Do this – Print each line of the listing once more, precisely as given.

Data shown –

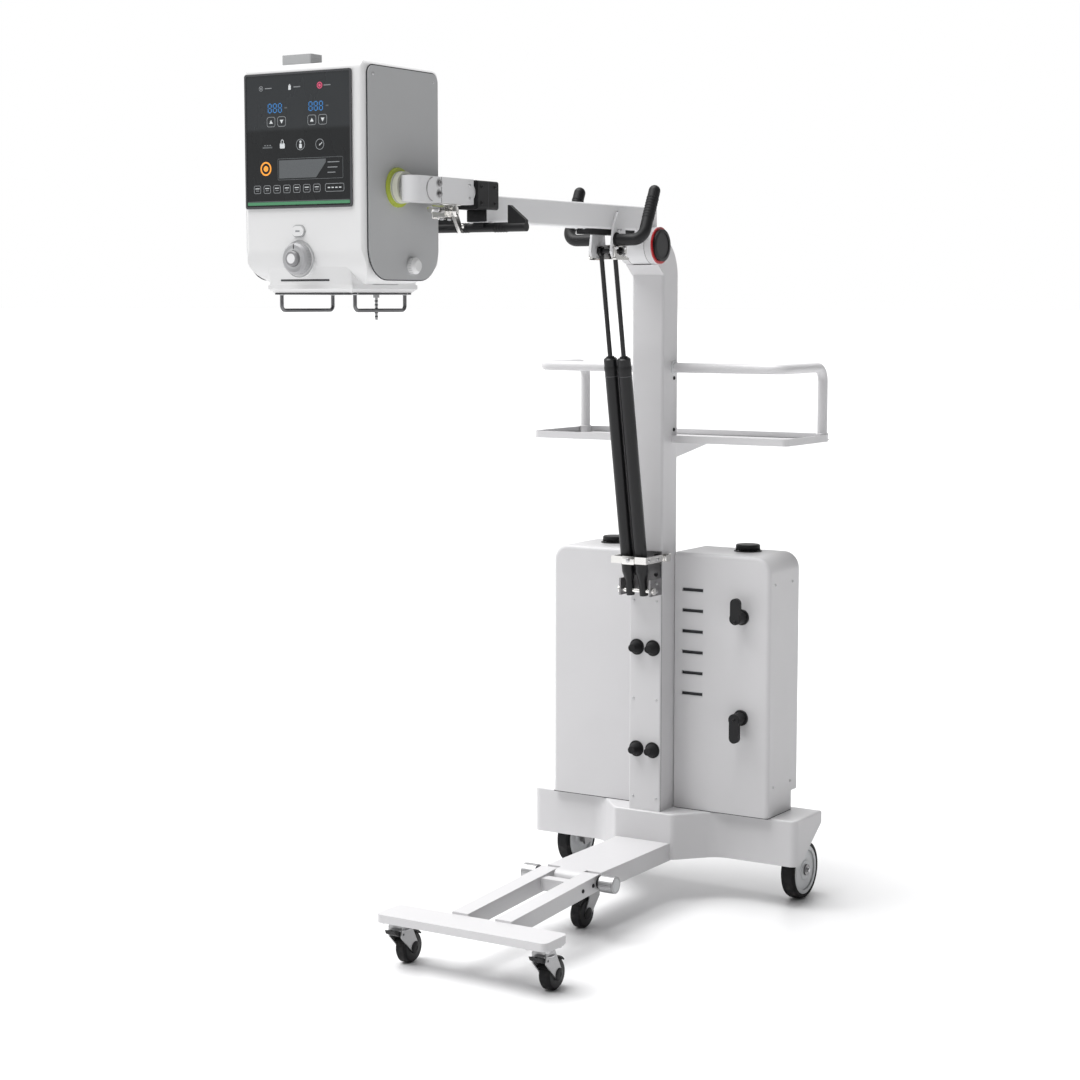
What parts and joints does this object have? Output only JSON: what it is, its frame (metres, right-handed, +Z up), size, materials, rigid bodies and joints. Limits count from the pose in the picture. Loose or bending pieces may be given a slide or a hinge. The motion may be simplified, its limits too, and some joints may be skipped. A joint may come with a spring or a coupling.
{
  "type": "portable x-ray machine",
  "caption": "Wheeled stand with column, folding front frame, gas-spring balanced arm and a tilting head with control panel for mobile radiography",
  "frame": {"origin": "on the floor, under the centre of the bounding box", "axes": "+X to the right side of the machine seen from its front, +Y to the rear, +Z up"},
  "size_m": [0.65, 1.222, 1.722],
  "materials": {
    "white": "satin white paint",
    "whiteplastic": "smooth white plastic",
    "greyplastic": "smooth light grey plastic",
    "black": "matte black plastic",
    "rubber": "black rubber",
    "tyre": "black rubber tread",
    "grey": "grey plastic",
    "steel": "plated steel",
    "chrome": "polished chrome",
    "darkmetal": "black coated steel",
    "case": "plain cast case",
    "red": "red coated ring",
    "green": "yellow-green plastic",
    "cream": "cream plastic",
    "panel": "dark glossy panel",
    "glass": "clear window"
  },
  "bodies": {
    "stand": {"base_shell": "white", "base_plate": "white", "leg": "white", "column": "white", "column_cover": "white", "cabinet_left": "white", "cabinet_right": "white", "cable_caps": "black", "cord_hooks": "black", "buffers": "rubber", "power_packs": "case", "tray": "white", "tray_rails": "white", "spring_bracket": "steel", "spring_pin": "chrome", "spring_strap": "chrome", "pivot_shaft": "darkmetal", "pivot_ring": "red", "wheel_plates": "steel"},
    "wheel_left": {"tyre_left": "tyre", "hub_left": "grey"},
    "wheel_right": {"tyre_right": "tyre", "hub_right": "grey"},
    "fold": {"folding_frame": "white"},
    "fork_left": {"caster_fork_left": "steel"},
    "fork_right": {"caster_fork_right": "steel"},
    "fork_middle": {"caster_fork_middle": "steel"},
    "roller_left": {"caster_wheel_left": "tyre"},
    "roller_right": {"caster_wheel_right": "tyre"},
    "roller_middle": {"caster_wheel_middle": "tyre"},
    "brake_left": {"pedal_left": "black"},
    "brake_right": {"pedal_right": "black"},
    "clamp_left": {"hinge_knob_left": "steel"},
    "clamp_right": {"hinge_knob_right": "steel"},
    "arm": {"arm_beam": "white", "arm_block": "black", "arm_ears": "white", "arm_pad": "rubber", "rear_grips": "black", "front_handle": "black"},
    "springs": {"spring_cylinders": "darkmetal"},
    "rods": {"spring_rods": "darkmetal"},
    "nose": {"front_tube": "white", "lock_clamp": "chrome", "head_shaft": "steel"},
    "lever": {"lock_lever": "chrome"},
    "head": {"head_ring": "green", "head_hub": "cream", "head_shell": "whiteplastic", "side_covers": "greyplastic", "control_panel": "panel", "collimator_frame": "whiteplastic", "collimator_window": "glass", "wire_bails": "chrome", "centring_pin": "chrome", "tube_tank": "case", "cable_socket": "greyplastic"},
    "dial": {"collimator_knob": "whiteplastic"},
    "key": {"hand_key": "whiteplastic"},
    "side_dial": {"side_knob": "whiteplastic"}
  },
  "joints": [
    {"name": "wheel_left_spin", "type": "hinge", "parent": "stand", "child": "wheel_left", "pos_m": [-0.281, 0.52, 0.0625], "axis": [1, 0, 0], "continuous": true},
    {"name": "wheel_right_spin", "type": "hinge", "parent": "stand", "child": "wheel_right", "pos_m": [0.281, 0.52, 0.0625], "axis": [1, 0, 0], "continuous": true},
    {"name": "frame_fold", "type": "hinge", "parent": "stand", "child": "fold", "pos_m": [0, 0.026, 0.114], "axis": [1, 0, 0], "range_deg": [-90, 0]},
    {"name": "fork_left_swivel", "type": "hinge", "parent": "fold", "child": "fork_left", "pos_m": [-0.164, -0.34, 0.085], "axis": [0, 0, 1], "continuous": true},
    {"name": "fork_right_swivel", "type": "hinge", "parent": "fold", "child": "fork_right", "pos_m": [0.164, -0.34, 0.085], "axis": [0, 0, 1], "continuous": true},
    {"name": "fork_middle_swivel", "type": "hinge", "parent": "stand", "child": "fork_middle", "pos_m": [0, 0.103, 0.085], "axis": [0, 0, 1], "continuous": true},
    {"name": "roller_left_spin", "type": "hinge", "parent": "fork_left", "child": "roller_left", "pos_m": [-0.164, -0.311, 0.031], "axis": [1, 0, 0], "continuous": true},
    {"name": "roller_right_spin", "type": "hinge", "parent": "fork_right", "child": "roller_right", "pos_m": [0.164, -0.311, 0.031], "axis": [1, 0, 0], "continuous": true},
    {"name": "roller_middle_spin", "type": "hinge", "parent": "fork_middle", "child": "roller_middle", "pos_m": [0, 0.074, 0.031], "axis": [1, 0, 0], "continuous": true},
    {"name": "brake_left_press", "type": "hinge", "parent": "fork_left", "child": "brake_left", "pos_m": [-0.164, -0.35, 0.066], "axis": [1, 0, 0], "range_deg": [0, 12]},
    {"name": "brake_right_press", "type": "hinge", "parent": "fork_right", "child": "brake_right", "pos_m": [0.164, -0.35, 0.066], "axis": [1, 0, 0], "range_deg": [0, 12]},
    {"name": "clamp_left_turn", "type": "hinge", "parent": "stand", "child": "clamp_left", "pos_m": [-0.084, 0.026, 0.114], "axis": [1, 0, 0], "range_deg": [-90, 90]},
    {"name": "clamp_right_turn", "type": "hinge", "parent": "stand", "child": "clamp_right", "pos_m": [0.084, 0.026, 0.114], "axis": [1, 0, 0], "range_deg": [-90, 90]},
    {"name": "arm_lift", "type": "hinge", "parent": "stand", "child": "arm", "pos_m": [0, 0.318, 1.398], "axis": [1, 0, 0], "range_deg": [-10, 50]},
    {"name": "spring_swing", "type": "hinge", "parent": "stand", "child": "springs", "pos_m": [0, 0.298, 0.675], "axis": [1, 0, 0], "range_deg": [-3, 0.8]},
    {"name": "rod_slide", "type": "slide", "parent": "springs", "child": "rods", "axis": [0, -0.1763, 0.9843], "range_m": [-0.12, 0.028]},
    {"name": "head_roll", "type": "hinge", "parent": "arm", "child": "nose", "pos_m": [0, -0.3503, 1.48], "axis": [0, 1, 0], "range_deg": [-90, 90]},
    {"name": "lock_turn", "type": "hinge", "parent": "nose", "child": "lever", "pos_m": [0.016, -0.4123, 1.444], "axis": [1, 0, 0], "range_deg": [-50, 10]},
    {"name": "head_tilt", "type": "hinge", "parent": "nose", "child": "head", "pos_m": [-0.04, -0.493, 1.484], "axis": [1, 0, 0], "range_deg": [-20, 30]},
    {"name": "dial_turn", "type": "hinge", "parent": "head", "child": "dial", "pos_m": [-0.198, -0.587, 1.358], "axis": [0, 1, 0], "range_deg": [-150, 150]},
    {"name": "key_press", "type": "slide", "parent": "head", "child": "key", "axis": [0, 1, 0], "range_m": [0, 0.0015], "stiffness_N_per_m": 800, "springref_m": -0.001},
    {"name": "side_dial_turn", "type": "hinge", "parent": "head", "child": "side_dial", "pos_m": [-0.045, -0.449, 1.346], "axis": [1, 0, 0], "range_deg": [-90, 90]}
  ],
  "couplings": [
    {"joint": "spring_swing", "follows": "arm_lift", "ratio": -0.055},
    {"joint": "rod_slide", "follows": "arm_lift", "m_per_rad": -0.1328}
  ]
}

Written response –
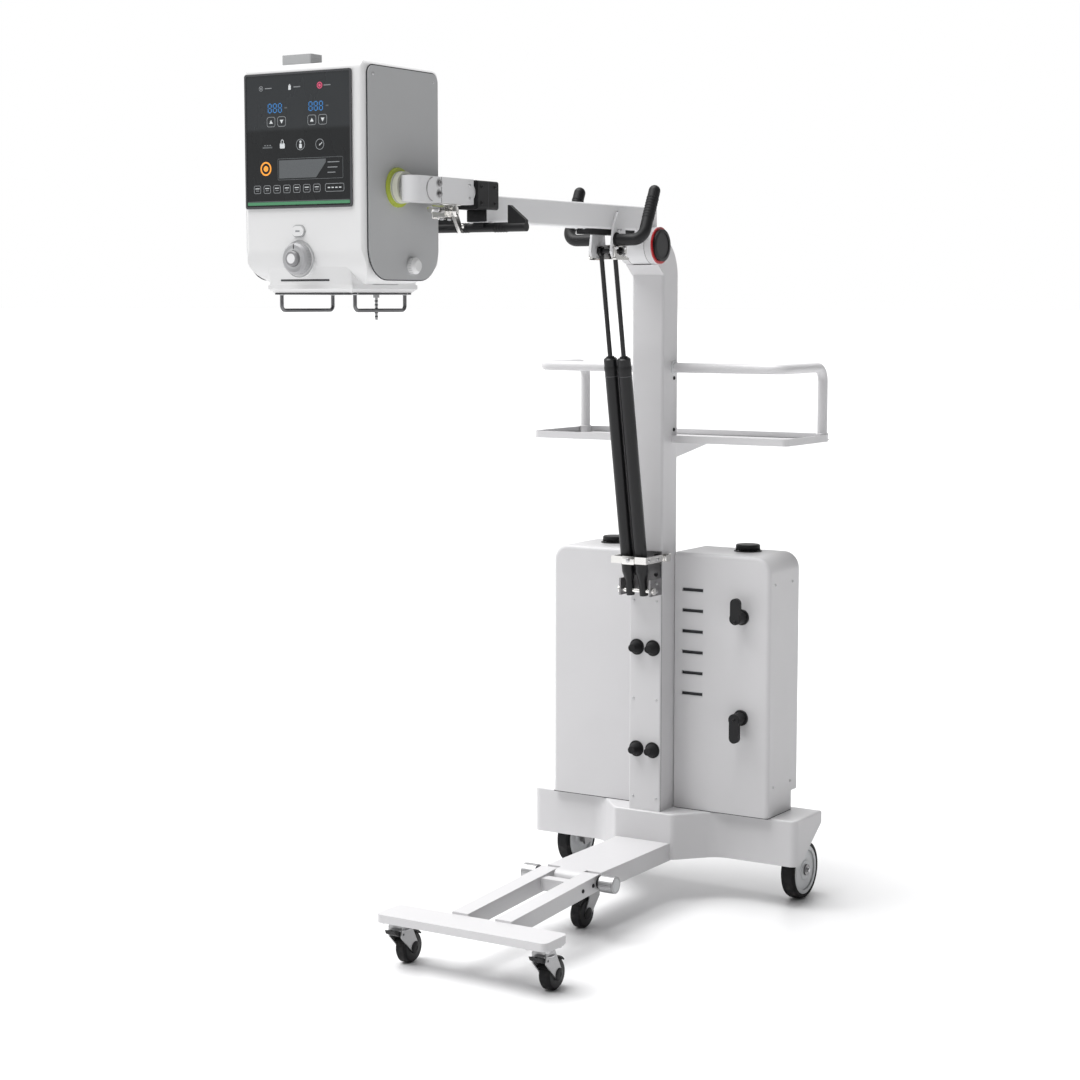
What parts and joints does this object have? Output only JSON: what it is, its frame (metres, right-handed, +Z up), size, materials, rigid bodies and joints. Limits count from the pose in the picture. Loose or bending pieces may be given a slide or a hinge. The motion may be simplified, its limits too, and some joints may be skipped. A joint may come with a spring or a coupling.
{
  "type": "portable x-ray machine",
  "caption": "Wheeled stand with column, folding front frame, gas-spring balanced arm and a tilting head with control panel for mobile radiography",
  "frame": {"origin": "on the floor, under the centre of the bounding box", "axes": "+X to the right side of the machine seen from its front, +Y to the rear, +Z up"},
  "size_m": [0.65, 1.222, 1.722],
  "materials": {
    "white": "satin white paint",
    "whiteplastic": "smooth white plastic",
    "greyplastic": "smooth light grey plastic",
    "black": "matte black plastic",
    "rubber": "black rubber",
    "tyre": "black rubber tread",
    "grey": "grey plastic",
    "steel": "plated steel",
    "chrome": "polished chrome",
    "darkmetal": "black coated steel",
    "case": "plain cast case",
    "red": "red coated ring",
    "green": "yellow-green plastic",
    "cream": "cream plastic",
    "panel": "dark glossy panel",
    "glass": "clear window"
  },
  "bodies": {
    "stand": {"base_shell": "white", "base_plate": "white", "leg": "white", "column": "white", "column_cover": "white", "cabinet_left": "white", "cabinet_right": "white", "cable_caps": "black", "cord_hooks": "black", "buffers": "rubber", "power_packs": "case", "tray": "white", "tray_rails": "white", "spring_bracket": "steel", "spring_pin": "chrome", "spring_strap": "chrome", "pivot_shaft": "darkmetal", "pivot_ring": "red", "wheel_plates": "steel"},
    "wheel_left": {"tyre_left": "tyre", "hub_left": "grey"},
    "wheel_right": {"tyre_right": "tyre", "hub_right": "grey"},
    "fold": {"folding_frame": "white"},
    "fork_left": {"caster_fork_left": "steel"},
    "fork_right": {"caster_fork_right": "steel"},
    "fork_middle": {"caster_fork_middle": "steel"},
    "roller_left": {"caster_wheel_left": "tyre"},
    "roller_right": {"caster_wheel_right": "tyre"},
    "roller_middle": {"caster_wheel_middle": "tyre"},
    "brake_left": {"pedal_left": "black"},
    "brake_right": {"pedal_right": "black"},
    "clamp_left": {"hinge_knob_left": "steel"},
    "clamp_right": {"hinge_knob_right": "steel"},
    "arm": {"arm_beam": "white", "arm_block": "black", "arm_ears": "white", "arm_pad": "rubber", "rear_grips": "black", "front_handle": "black"},
    "springs": {"spring_cylinders": "darkmetal"},
    "rods": {"spring_rods": "darkmetal"},
    "nose": {"front_tube": "white", "lock_clamp": "chrome", "head_shaft": "steel"},
    "lever": {"lock_lever": "chrome"},
    "head": {"head_ring": "green", "head_hub": "cream", "head_shell": "whiteplastic", "side_covers": "greyplastic", "control_panel": "panel", "collimator_frame": "whiteplastic", "collimator_window": "glass", "wire_bails": "chrome", "centring_pin": "chrome", "tube_tank": "case", "cable_socket": "greyplastic"},
    "dial": {"collimator_knob": "whiteplastic"},
    "key": {"hand_key": "whiteplastic"},
    "side_dial": {"side_knob": "whiteplastic"}
  },
  "joints": [
    {"name": "wheel_left_spin", "type": "hinge", "parent": "stand", "child": "wheel_left", "pos_m": [-0.281, 0.52, 0.0625], "axis": [1, 0, 0], "continuous": true},
    {"name": "wheel_right_spin", "type": "hinge", "parent": "stand", "child": "wheel_right", "pos_m": [0.281, 0.52, 0.0625], "axis": [1, 0, 0], "continuous": true},
    {"name": "frame_fold", "type": "hinge", "parent": "stand", "child": "fold", "pos_m": [0, 0.026, 0.114], "axis": [1, 0, 0], "range_deg": [-90, 0]},
    {"name": "fork_left_swivel", "type": "hinge", "parent": "fold", "child": "fork_left", "pos_m": [-0.164, -0.34, 0.085], "axis": [0, 0, 1], "continuous": true},
    {"name": "fork_right_swivel", "type": "hinge", "parent": "fold", "child": "fork_right", "pos_m": [0.164, -0.34, 0.085], "axis": [0, 0, 1], "continuous": true},
    {"name": "fork_middle_swivel", "type": "hinge", "parent": "stand", "child": "fork_middle", "pos_m": [0, 0.103, 0.085], "axis": [0, 0, 1], "continuous": true},
    {"name": "roller_left_spin", "type": "hinge", "parent": "fork_left", "child": "roller_left", "pos_m": [-0.164, -0.311, 0.031], "axis": [1, 0, 0], "continuous": true},
    {"name": "roller_right_spin", "type": "hinge", "parent": "fork_right", "child": "roller_right", "pos_m": [0.164, -0.311, 0.031], "axis": [1, 0, 0], "continuous": true},
    {"name": "roller_middle_spin", "type": "hinge", "parent": "fork_middle", "child": "roller_middle", "pos_m": [0, 0.074, 0.031], "axis": [1, 0, 0], "continuous": true},
    {"name": "brake_left_press", "type": "hinge", "parent": "fork_left", "child": "brake_left", "pos_m": [-0.164, -0.35, 0.066], "axis": [1, 0, 0], "range_deg": [0, 12]},
    {"name": "brake_right_press", "type": "hinge", "parent": "fork_right", "child": "brake_right", "pos_m": [0.164, -0.35, 0.066], "axis": [1, 0, 0], "range_deg": [0, 12]},
    {"name": "clamp_left_turn", "type": "hinge", "parent": "stand", "child": "clamp_left", "pos_m": [-0.084, 0.026, 0.114], "axis": [1, 0, 0], "range_deg": [-90, 90]},
    {"name": "clamp_right_turn", "type": "hinge", "parent": "stand", "child": "clamp_right", "pos_m": [0.084, 0.026, 0.114], "axis": [1, 0, 0], "range_deg": [-90, 90]},
    {"name": "arm_lift", "type": "hinge", "parent": "stand", "child": "arm", "pos_m": [0, 0.318, 1.398], "axis": [1, 0, 0], "range_deg": [-10, 50]},
    {"name": "spring_swing", "type": "hinge", "parent": "stand", "child": "springs", "pos_m": [0, 0.298, 0.675], "axis": [1, 0, 0], "range_deg": [-3, 0.8]},
    {"name": "rod_slide", "type": "slide", "parent": "springs", "child": "rods", "axis": [0, -0.1763, 0.9843], "range_m": [-0.12, 0.028]},
    {"name": "head_roll", "type": "hinge", "parent": "arm", "child": "nose", "pos_m": [0, -0.3503, 1.48], "axis": [0, 1, 0], "range_deg": [-90, 90]},
    {"name": "lock_turn", "type": "hinge", "parent": "nose", "child": "lever", "pos_m": [0.016, -0.4123, 1.444], "axis": [1, 0, 0], "range_deg": [-50, 10]},
    {"name": "head_tilt", "type": "hinge", "parent": "nose", "child": "head", "pos_m": [-0.04, -0.493, 1.484], "axis": [1, 0, 0], "range_deg": [-20, 30]},
    {"name": "dial_turn", "type": "hinge", "parent": "head", "child": "dial", "pos_m": [-0.198, -0.587, 1.358], "axis": [0, 1, 0], "range_deg": [-150, 150]},
    {"name": "key_press", "type": "slide", "parent": "head", "child": "key", "axis": [0, 1, 0], "range_m": [0, 0.0015], "stiffness_N_per_m": 800, "springref_m": -0.001},
    {"name": "side_dial_turn", "type": "hinge", "parent": "head", "child": "side_dial", "pos_m": [-0.045, -0.449, 1.346], "axis": [1, 0, 0], "range_deg": [-90, 90]}
  ],
  "couplings": [
    {"joint": "spring_swing", "follows": "arm_lift", "ratio": -0.055},
    {"joint": "rod_slide", "follows": "arm_lift", "m_per_rad": -0.1328}
  ]
}